St Mary's Church is in St. Mary's Road, Grassendale, a district of Liverpool, Merseyside, England. It is an active Anglican parish church in the deanery of Liverpool South Childwall, the archdeaconry of Liverpool, and the diocese of Liverpool. The church is recorded in the National Heritage List for England as a designated Grade II listed building.

==History==

The church was built in 1852–53 to serve the residents of the newly created private estates of Grassendale Park and Cressington Park. It was designed by Arthur Hill Holme. The foundation stone was laid on 2 September 1852, and the church was consecrated in July 1854 by the Bishop of Chester.

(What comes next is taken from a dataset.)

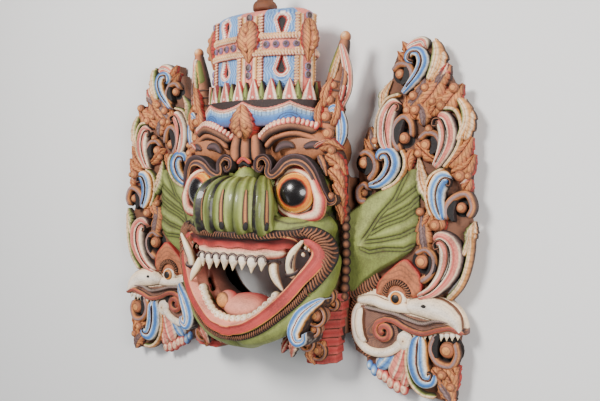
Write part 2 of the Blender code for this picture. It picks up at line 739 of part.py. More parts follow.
def make_finial(part_set):
    """The turned bud on top of the crown: a profile spun round the upright."""
    seat = CROWN_TOP + CROWN_DOME + SEAM_GAP
    top = seat + FINIAL_HEIGHT
    profile = ((0, top), (5, top - 2), (10, top - 10), (13, top - 20), (12, seat + 17),
               (FINIAL_RADIUS - 2, seat + 13), (FINIAL_RADIUS, seat + 8), (FINIAL_RADIUS, seat), (0, seat))
    data = bpy.data.meshes.new("bud")
    points = [(x * MM, y * MM, 0) for x, y in profile]
    data.from_pydata(points, [(i, i + 1) for i in range(len(points) - 1)], [])
    obj = bpy.data.objects.new("bud", data)
    part_set.objects.link(obj)
    spin = obj.modifiers.new("Turn", "SCREW")
    spin.axis = "Y"
    spin.steps = spin.render_steps = 20
    spin.use_merge_vertices = True
    spin.merge_threshold = 0.00005
    obj.location = (0, 0, CROWN_MIDDLE_Z * MM)
    return painted(joined("crown_finial", [baked(obj)], part_set))


def centre_all(objects):
    """Puts the origin under the middle of the whole mask, at the level of its back."""
    points = [vertex.co for obj in objects for vertex in obj.data.vertices]
    low = Vector(min(p[i] for p in points) for i in range(3))
    high = Vector(max(p[i] for p in points) for i in range(3))
    shift = Matrix.Translation((0, -(low.y + high.y) / 2, -low.z))
    for obj in objects:
        obj.data.transform(shift)


def main():
    clear_scene()
    part_set = collection("mask")
    cutter_set = collection("cutters", hidden=True)
    parts = [make_face(part_set, cutter_set), *make_wings(part_set, cutter_set), make_finial(part_set)]
    centre_all(parts)


main()
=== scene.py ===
# %% [markdown]
# # A carved mask with a crown and two scrolled wings
# The real mask is cut from light wood: a face block with a tall crown, and a flat carved board
# on either side. It is primed white and painted in chalky colours that have worn and darkened.
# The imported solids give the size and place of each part. This script puts the carving and the
# paint on them: every scroll, leaf, tooth and bead is a mesh of its own shape, laid where the
# solids have it, and the paint follows each stroke of the chisel.

import math

import bmesh
import bpy
import numpy as np
from mathutils import Matrix, Vector


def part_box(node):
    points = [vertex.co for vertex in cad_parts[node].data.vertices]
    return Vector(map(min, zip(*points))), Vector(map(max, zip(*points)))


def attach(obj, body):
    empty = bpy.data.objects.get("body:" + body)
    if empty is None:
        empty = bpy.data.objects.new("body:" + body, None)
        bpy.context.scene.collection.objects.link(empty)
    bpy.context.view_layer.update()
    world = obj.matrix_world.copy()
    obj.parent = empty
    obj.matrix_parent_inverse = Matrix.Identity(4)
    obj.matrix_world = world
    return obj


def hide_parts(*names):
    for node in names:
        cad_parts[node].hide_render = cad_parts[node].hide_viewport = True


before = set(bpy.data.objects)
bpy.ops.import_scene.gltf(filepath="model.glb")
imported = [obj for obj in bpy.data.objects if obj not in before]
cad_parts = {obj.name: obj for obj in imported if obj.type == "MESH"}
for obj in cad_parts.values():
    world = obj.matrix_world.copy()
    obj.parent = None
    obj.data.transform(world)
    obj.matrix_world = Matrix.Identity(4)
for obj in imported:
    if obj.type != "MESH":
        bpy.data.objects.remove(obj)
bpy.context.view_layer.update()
MM = 0.001
BUD_TOP = 452.3
SHIFT_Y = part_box("crown_finial")[1][1] / MM - BUD_TOP
print("parts:", sorted(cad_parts), "tables shift by", round(SHIFT_Y, 2), "mm")

# %% [markdown]
# ## Places
# All tables below are in millimetres: X across the face from its middle, Y towards the crown
# from a line near the birds' eyes, and Z out of the face from its flat back. They show the half
# towards +X, and the other half is its mirror image, as the carver made it.

# %% Helpers for places and paths
STEPS_BETWEEN = 12


def to_frame(points):
    """Points of the tables as metres in the frame."""
    points = np.asarray(points, float).reshape(-1, 3)
    return (points + (0.0, SHIFT_Y, 0.0)) * MM


def smooth_path(points, spacing=2.0):
    """Even steps along a smooth curve through the given points (Catmull-Rom)."""
    pts = np.asarray(points, float)
    pts = np.vstack([2 * pts[0] - pts[1], pts, 2 * pts[-1] - pts[-2]])
    t = np.linspace(0, 1, STEPS_BETWEEN, endpoint=False)[:, None]
    found = []
    for a, b, c, d in zip(pts[:-3], pts[1:-2], pts[2:-1], pts[3:]):
        bend = (2 * a - 5 * b + 4 * c - d) * t ** 2
        twist = (3 * b - a - 3 * c + d) * t ** 3
        found.append(0.5 * (2 * b + (c - a) * t + bend + twist))
    dense = np.vstack(found + [pts[-2][None]])
    run = np.concatenate([[0], np.cumsum(np.linalg.norm(np.diff(dense[:, :3], axis=0), axis=1))])
    count = max(3, int(round(run[-1] / spacing)) + 1)
    even = np.linspace(0, run[-1], count)
    return np.stack([np.interp(even, run, dense[:, k]) for k in range(dense.shape[1])], axis=1)


def unit(vectors):
    return vectors / np.maximum(np.linalg.norm(vectors, axis=-1, keepdims=True), 1e-9)


print("a straight run of 40 mm gets", len(smooth_path([(0, 0, 0), (20, 0, 0), (40, 0, 0)])), "points")

# %% [markdown]
# ## The camera and the light
# The photograph looks at the mask from the right and a little above its middle. The mask lies
# on its back here, so the same view comes from above. The camera stands where pairs of
# mirrored points in the photograph put it. Three large soft lamps light the mask, and the floor
# is plain and pale.

# %% Camera
CAMERA_PLACE = (594.4, 140.6, 903.9)
CAMERA_RIGHT = Vector((0.84744, 0.02168, -0.53044))
CAMERA_UP = Vector((-0.02230, 0.99974, 0.00523))
LENS, SENSOR = 42.0, 36.0
NEAREST = 0.01

camera_data = bpy.data.cameras.new("photo_camera")
camera_data.lens = LENS
camera_data.sensor_width = SENSOR
camera_data.clip_start = NEAREST
camera = bpy.data.objects.new("photo_camera", camera_data)
bpy.context.scene.collection.objects.link(camera)
backward = CAMERA_RIGHT.cross(CAMERA_UP)
turn = Matrix((CAMERA_RIGHT, CAMERA_UP, backward)).transposed()
camera.matrix_world = Matrix.Translation(to_frame([CAMERA_PLACE])[0]) @ turn.to_4x4()
bpy.context.scene.camera = camera
print("camera at", [round(v, 3) for v in camera.location])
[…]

It was designed to provide seating for 700 people.

==Architecture==
===Exterior===
St Mary's is constructed in stone, and has a roof of hexagonal slates. Its architectural style is Decorated. The plan consists of a broad nave without aisles, wide north and south transepts, a short chancel with a canted apse, a southeast vestry, and a northwest tower with a broach spire. The windows along the sides of the nave have two lights, and at the west end is a three-light window flanked by two-light windows. The transepts have diagonal buttresses, three-light windows to the north and south, and two-light windows on the east and west sides. The central window in the chancel has three lights, and the flanking windows have two lights. The windows contain Geometric tracery. The tower has diagonal buttresses, and an entrance on the north side above which is a hood mould, its stops carved with heads. In the stage above are two-light windows and roundels with crocketed ogival hoods. In the top stage are two-light bell openings, and on the spire are two tiers of lucarnes and a weathervane.

===Interior===
Inside the church, the laminated timber beams of the roof form a flying cross at the crossing. The stained glass includes three windows in the chancel of 1884 by Evans, and the west window of 1953 was designed by Joseph Edward Nuttgens. The two-manual pipe organ was built in 1903 by Norman and Beard. When the church was built, it had a ring of six bells, but these were rehung for chiming in 1938.